— AIM —
Copy the records below exactly as they are written.
───── STORED ROWS
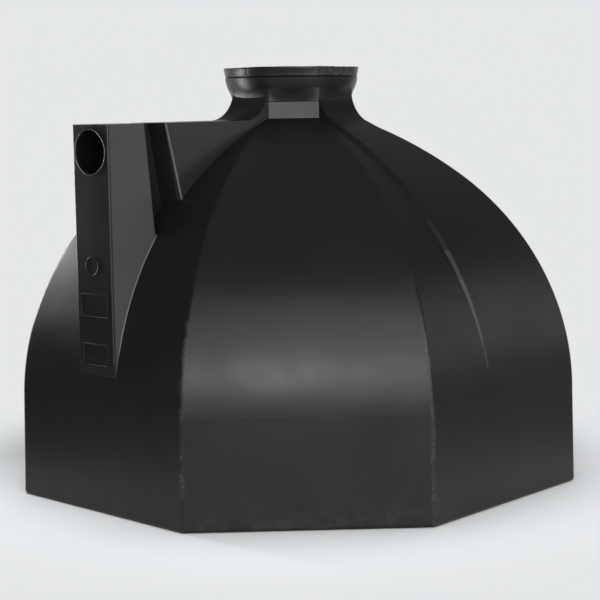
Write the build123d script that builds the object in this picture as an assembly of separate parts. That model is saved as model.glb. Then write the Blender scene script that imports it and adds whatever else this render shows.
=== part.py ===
from build123d import *
import math
import os

# Septic tank, blow-moulded in black polyethylene: an eight-sided dome with a round neck, an inlet
# arm on -X, an outlet arm on +Y and a plain rib on each of the two sides opposite them.
# Millimetres, +Z up. The origin is the middle of the underside.

# Body
sides = 8
skin = 8.0
flat_r = 822.0               # centre to the middle of a side, at the foot
toe_r = 11.0                 # rounding between the floor and the walls
shoulder_z = 310.5           # top of the near-vertical walls
wall_draft = 6.4             # how far a wall leans in between the toe and the shoulder
haunch_r = 809.0             # arc above the shoulder
haunch_lean = 2.2            # the arc's slope from the vertical where it leaves the wall, degrees
crown_from = 52.7            # slope where the haunch turns into the flatter crown, degrees
crown_r = 1200.0
ridge_r = 16.0               # rounding along each edge between two sides

# Neck and mouth: each radius and height is a step from the piece before it
collar_flat_r = 182.0        # eight-sided collar, centre to a flat
collar_rise = 75.0           # collar's height above the crown
neck_foot_out = 8.0          # foot of the neck beyond the collar's flats
neck_flare = 16.0            # the neck widens by this much
neck_rise = 47.0
groove_in = 3.0              # fine groove under the rim
groove_rise = 4.0
rim_out = 2.0
lip_out = 5.0
rim_rise = 29.0

# Arms that take the inlet and outlet pipes
inlet_drop = 4.0             # roof of the inlet arm below the crown
outlet_drop = 60.0           # the outlet arm is lower than the inlet arm by this much
end_face_back = 6.5          # end face behind the foot of the body
end_face_rise = 81.0         # the end face dies into the wall this far above the shoulder
end_face_blend = 50.0        # height over which it leans back to the wall
head_length = 133.5          # along the roof, end face to groove
head_half = 74.0             # half the width of the head
far_run = 40.0               # groove, from the head's side in to the waist
waist_length = 22.0
near_run = 18.0              # groove, from the waist out to the inner arm's side
waist_half = 20.0            # half the width that is left between the two grooves
far_lean = 5.7               # lean of the groove's two walls towards the tank, degrees
near_lean = 10.8
arm_set_in = 0.4             # the inner arm's roof and the ribs' tops within the collar's flats
inner_draft = 2.7            # lean of the inner arm's sides, degrees
flare_r = 100.0              # sweep of the arm's roof up the neck
arm_round = 4.0              # upright corners of the end face
bore_r = 60.0                # hole for the pipe and its seal
bore_drop = 75.0             # bore's centre below the arm's roof

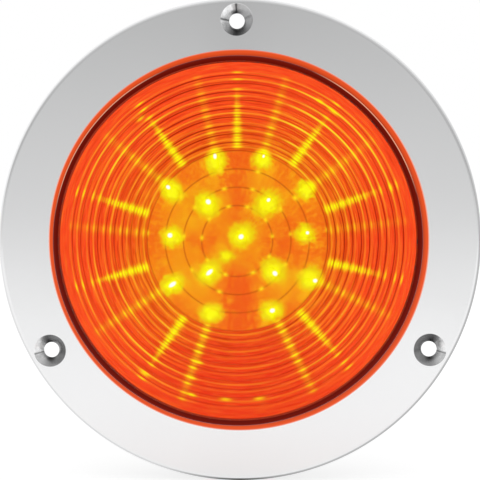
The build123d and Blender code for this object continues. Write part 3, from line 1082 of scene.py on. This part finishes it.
# %% Dress the pieces that stay
PLASTICS = [
    ("housing_plastic", (24, 24, 25), (33, 33, 34), 0.5, 2600.0, 0.03, ["housing"]),
    ("gasket_foam", (20, 20, 20), (30, 30, 30), 0.85, 1500.0, 0.12, ["flange_gasket"]),
    ("seal_rubber", (16, 16, 16), (24, 24, 24), 0.6, 1800.0, 0.02,
     ["lens_seal", "terminal_seal"]),
    ("epoxy_body", (18, 18, 20), (28, 28, 30), 0.4, 3000.0, 0.01,
     ["surge_suppressor", *named("rectifier_diode")]),
    ("resistor_lacquer", (98, 150, 178), (112, 162, 188), 0.3, 3000.0, 0.01,
     named("ballast_resistor")),
]
for name, dark, light, roughness, scale, depth, nodes in PLASTICS:
    dress(grained(name, srgb(*dark), srgb(*light), roughness, scale, depth * MM), *nodes)
dress(turned_metal("terminal_brass", srgb(214, 178, 96), srgb(168, 126, 62), 0.22),
      "terminal_ground", "terminal_marker", "terminal_turn")
dress(turned_metal("zinc_screws", srgb(196, 198, 202), srgb(150, 152, 156), 0.3), "board_screws")


# %% [markdown]
# ## Floor, light and camera
# The lamp stands on a pale floor in a surround, which is its only light. Lamps could be set about
# it, but flat steel would mirror each as a patch. A surround dark above and bright below, as over
# a white table, gives the flange an even gradient. The camera sees it plain white.

# %% The floor
FLOOR_SIZE = 3.0
FLOOR_GAP = 0.4 * MM
FLOOR_WHITE = grey(0.72)


def floor_finish():
    """Grey in the surround's light, lifted to white where it is seen.

    The lift is 1 for a camera ray and 0.9 for one off metal or through glass, at most 1.
    """
    g = Graph("studio_floor")
    camera, glossy, through = g.rays()
    lift = g.cap(camera + 0.9 * g.one("MAXIMUM", glossy, through), 1.0)
    return g.lit(grey(0.5), 0.9, g.blend(lift, grey(0.0), FLOOR_WHITE))


half = FLOOR_SIZE / 2
floor_z = flange_low.z - FLOOR_GAP
floor = make_piece("studio_floor", [(-half, -half, floor_z), (half, -half, floor_z),
                                    (half, half, floor_z), (-half, half, floor_z)],
                   [[0, 1, 2, 3]], [floor_finish()])


# %% The surround
FRONT_LIGHT = [
    (0, 1), (0.36, 0.95), (0.386, 0.9), (0.42, 0.83), (0.44, 0.785), (0.46, 0.74),
    (0.486, 0.69), (0.512, 0.68), (0.536, 0.66), (0.557, 0.62), (0.573, 0.56), (0.59, 0.5),
    (0.62, 0.45), (0.7, 0.52), (1, 0.75)]
BEHIND_LIGHT = grey(0.8)
WHITE = grey(1.0)


def make_world():
    """White to the camera. In front, a level by height; behind, 0.8, or white in metal and glass.

    A ray's direction has length 1, so z / 2 + 1 / 2 runs from 0 straight down to 1 straight up.
    """
    world = bpy.data.worlds.new("studio_surround")
    bpy.context.scene.world = world
    g = Graph(world.name, world)
    _, y, z = g.xyz("Generated")
    front = g.curve(z * 0.5 + 0.5, 1.0, FRONT_LIGHT)
    camera, glossy, through = g.rays()
    behind = g.blend(glossy + through, BEHIND_LIGHT, WHITE)
    colour = g.blend(g.step(y, 0.1, -0.5), behind, front)
    g.finish(Color=g.blend(camera, colour, WHITE), Strength=1.0)


make_world()


# %% The camera
def make_camera(distance, azimuth, elevation, roll, aim, half_frame):
    """A camera at a distance from its aim, whose frame spans half_frame each side there.

    With azimuth a and elevation e it stands towards (sin a cos e, -cos a cos e, sin e). Its
    focal length is half the sensor times distance / half_frame.
    """
    data = bpy.data.cameras.new("camera")
    camera = bpy.data.objects.new("camera", data)
    bpy.context.scene.collection.objects.link(camera)
    a, e = math.radians(azimuth), math.radians(elevation)
    away = Vector((math.sin(a) * math.cos(e), -math.cos(a) * math.cos(e), math.sin(e)))
    camera.location = aim + away * distance
    level = (-away).to_track_quat("-Z", "Y")
    camera.rotation_euler = (level @ Quaternion((0, 0, 1), math.radians(roll))).to_euler()
    data.sensor_width = 36.0
    data.lens = data.sensor_width / 2 * distance / half_frame
    data.clip_start = 0.01
    bpy.context.scene.camera = camera
    print(f"camera {distance} m away, {data.lens:.1f} mm lens")


make_camera(distance=0.310, azimuth=2.0, elevation=1.2, roll=-0.37,
            aim=Vector((0.5 * MM, FLANGE_FRONT + EDGE_ROLL, 0.1 * MM)), half_frame=69.6 * MM)
bpy.context.scene.view_settings.view_transform = "Standard"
──────────
— EXERCISE RESULT —
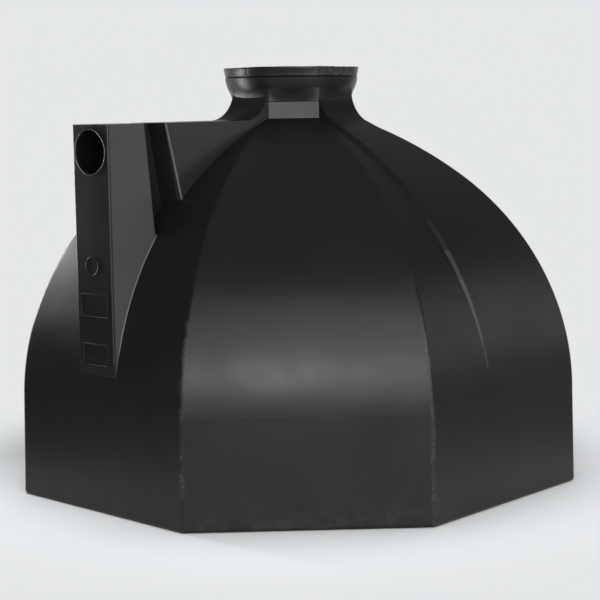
Write the build123d script that builds the object in this picture as an assembly of separate parts. That model is saved as model.glb. Then write the Blender scene script that imports it and adds whatever else this render shows.
=== part.py ===
from build123d import *
import math
import os

# Septic tank, blow-moulded in black polyethylene: an eight-sided dome with a round neck, an inlet
# arm on -X, an outlet arm on +Y and a plain rib on each of the two sides opposite them.
# Millimetres, +Z up. The origin is the middle of the underside.

# Body
sides = 8
skin = 8.0
flat_r = 822.0               # centre to the middle of a side, at the foot
toe_r = 11.0                 # rounding between the floor and the walls
shoulder_z = 310.5           # top of the near-vertical walls
wall_draft = 6.4             # how far a wall leans in between the toe and the shoulder
haunch_r = 809.0             # arc above the shoulder
haunch_lean = 2.2            # the arc's slope from the vertical where it leaves the wall, degrees
crown_from = 52.7            # slope where the haunch turns into the flatter crown, degrees
crown_r = 1200.0
ridge_r = 16.0               # rounding along each edge between two sides

# Neck and mouth: each radius and height is a step from the piece before it
collar_flat_r = 182.0        # eight-sided collar, centre to a flat
collar_rise = 75.0           # collar's height above the crown
neck_foot_out = 8.0          # foot of the neck beyond the collar's flats
neck_flare = 16.0            # the neck widens by this much
neck_rise = 47.0
groove_in = 3.0              # fine groove under the rim
groove_rise = 4.0
rim_out = 2.0
lip_out = 5.0
rim_rise = 29.0

# Arms that take the inlet and outlet pipes
inlet_drop = 4.0             # roof of the inlet arm below the crown
outlet_drop = 60.0           # the outlet arm is lower than the inlet arm by this much
end_face_back = 6.5          # end face behind the foot of the body
end_face_rise = 81.0         # the end face dies into the wall this far above the shoulder
end_face_blend = 50.0        # height over which it leans back to the wall
head_length = 133.5          # along the roof, end face to groove
head_half = 74.0             # half the width of the head
far_run = 40.0               # groove, from the head's side in to the waist
waist_length = 22.0
near_run = 18.0              # groove, from the waist out to the inner arm's side
waist_half = 20.0            # half the width that is left between the two grooves
far_lean = 5.7               # lean of the groove's two walls towards the tank, degrees
near_lean = 10.8
arm_set_in = 0.4             # the inner arm's roof and the ribs' tops within the collar's flats
inner_draft = 2.7            # lean of the inner arm's sides, degrees
flare_r = 100.0              # sweep of the arm's roof up the neck
arm_round = 4.0              # upright corners of the end face
bore_r = 60.0                # hole for the pipe and its seal
bore_drop = 75.0             # bore's centre below the arm's roof

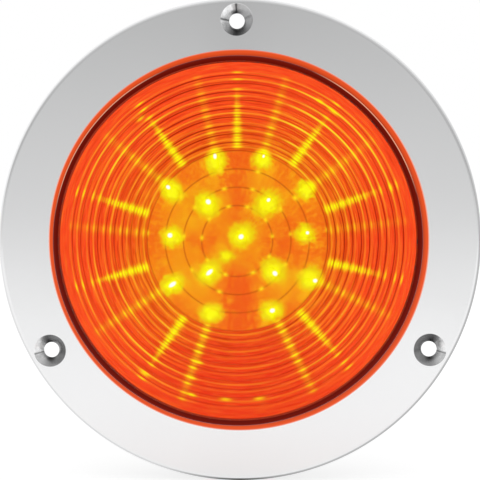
The build123d and Blender code for this object continues. Write part 3, from line 1082 of scene.py on. This part finishes it.
# %% Dress the pieces that stay
PLASTICS = [
    ("housing_plastic", (24, 24, 25), (33, 33, 34), 0.5, 2600.0, 0.03, ["housing"]),
    ("gasket_foam", (20, 20, 20), (30, 30, 30), 0.85, 1500.0, 0.12, ["flange_gasket"]),
    ("seal_rubber", (16, 16, 16), (24, 24, 24), 0.6, 1800.0, 0.02,
     ["lens_seal", "terminal_seal"]),
    ("epoxy_body", (18, 18, 20), (28, 28, 30), 0.4, 3000.0, 0.01,
     ["surge_suppressor", *named("rectifier_diode")]),
    ("resistor_lacquer", (98, 150, 178), (112, 162, 188), 0.3, 3000.0, 0.01,
     named("ballast_resistor")),
]
for name, dark, light, roughness, scale, depth, nodes in PLASTICS:
    dress(grained(name, srgb(*dark), srgb(*light), roughness, scale, depth * MM), *nodes)
dress(turned_metal("terminal_brass", srgb(214, 178, 96), srgb(168, 126, 62), 0.22),
      "terminal_ground", "terminal_marker", "terminal_turn")
dress(turned_metal("zinc_screws", srgb(196, 198, 202), srgb(150, 152, 156), 0.3), "board_screws")


# %% [markdown]
# ## Floor, light and camera
# The lamp stands on a pale floor in a surround, which is its only light. Lamps could be set about
# it, but flat steel would mirror each as a patch. A surround dark above and bright below, as over
# a white table, gives the flange an even gradient. The camera sees it plain white.

# %% The floor
FLOOR_SIZE = 3.0
FLOOR_GAP = 0.4 * MM
FLOOR_WHITE = grey(0.72)


def floor_finish():
    """Grey in the surround's light, lifted to white where it is seen.

    The lift is 1 for a camera ray and 0.9 for one off metal or through glass, at most 1.
    """
    g = Graph("studio_floor")
    camera, glossy, through = g.rays()
    lift = g.cap(camera + 0.9 * g.one("MAXIMUM", glossy, through), 1.0)
    return g.lit(grey(0.5), 0.9, g.blend(lift, grey(0.0), FLOOR_WHITE))


half = FLOOR_SIZE / 2
floor_z = flange_low.z - FLOOR_GAP
floor = make_piece("studio_floor", [(-half, -half, floor_z), (half, -half, floor_z),
                                    (half, half, floor_z), (-half, half, floor_z)],
                   [[0, 1, 2, 3]], [floor_finish()])


# %% The surround
FRONT_LIGHT = [
    (0, 1), (0.36, 0.95), (0.386, 0.9), (0.42, 0.83), (0.44, 0.785), (0.46, 0.74),
    (0.486, 0.69), (0.512, 0.68), (0.536, 0.66), (0.557, 0.62), (0.573, 0.56), (0.59, 0.5),
    (0.62, 0.45), (0.7, 0.52), (1, 0.75)]
BEHIND_LIGHT = grey(0.8)
WHITE = grey(1.0)


def make_world():
    """White to the camera. In front, a level by height; behind, 0.8, or white in metal and glass.

    A ray's direction has length 1, so z / 2 + 1 / 2 runs from 0 straight down to 1 straight up.
    """
    world = bpy.data.worlds.new("studio_surround")
    bpy.context.scene.world = world
    g = Graph(world.name, world)
    _, y, z = g.xyz("Generated")
    front = g.curve(z * 0.5 + 0.5, 1.0, FRONT_LIGHT)
    camera, glossy, through = g.rays()
    behind = g.blend(glossy + through, BEHIND_LIGHT, WHITE)
    colour = g.blend(g.step(y, 0.1, -0.5), behind, front)
    g.finish(Color=g.blend(camera, colour, WHITE), Strength=1.0)


make_world()


# %% The camera
def make_camera(distance, azimuth, elevation, roll, aim, half_frame):
    """A camera at a distance from its aim, whose frame spans half_frame each side there.

    With azimuth a and elevation e it stands towards (sin a cos e, -cos a cos e, sin e). Its
    focal length is half the sensor times distance / half_frame.
    """
    data = bpy.data.cameras.new("camera")
    camera = bpy.data.objects.new("camera", data)
    bpy.context.scene.collection.objects.link(camera)
    a, e = math.radians(azimuth), math.radians(elevation)
    away = Vector((math.sin(a) * math.cos(e), -math.cos(a) * math.cos(e), math.sin(e)))
    camera.location = aim + away * distance
    level = (-away).to_track_quat("-Z", "Y")
    camera.rotation_euler = (level @ Quaternion((0, 0, 1), math.radians(roll))).to_euler()
    data.sensor_width = 36.0
    data.lens = data.sensor_width / 2 * distance / half_frame
    data.clip_start = 0.01
    bpy.context.scene.camera = camera
    print(f"camera {distance} m away, {data.lens:.1f} mm lens")


make_camera(distance=0.310, azimuth=2.0, elevation=1.2, roll=-0.37,
            aim=Vector((0.5 * MM, FLANGE_FRONT + EDGE_ROLL, 0.1 * MM)), half_frame=69.6 * MM)
bpy.context.scene.view_settings.view_transform = "Standard"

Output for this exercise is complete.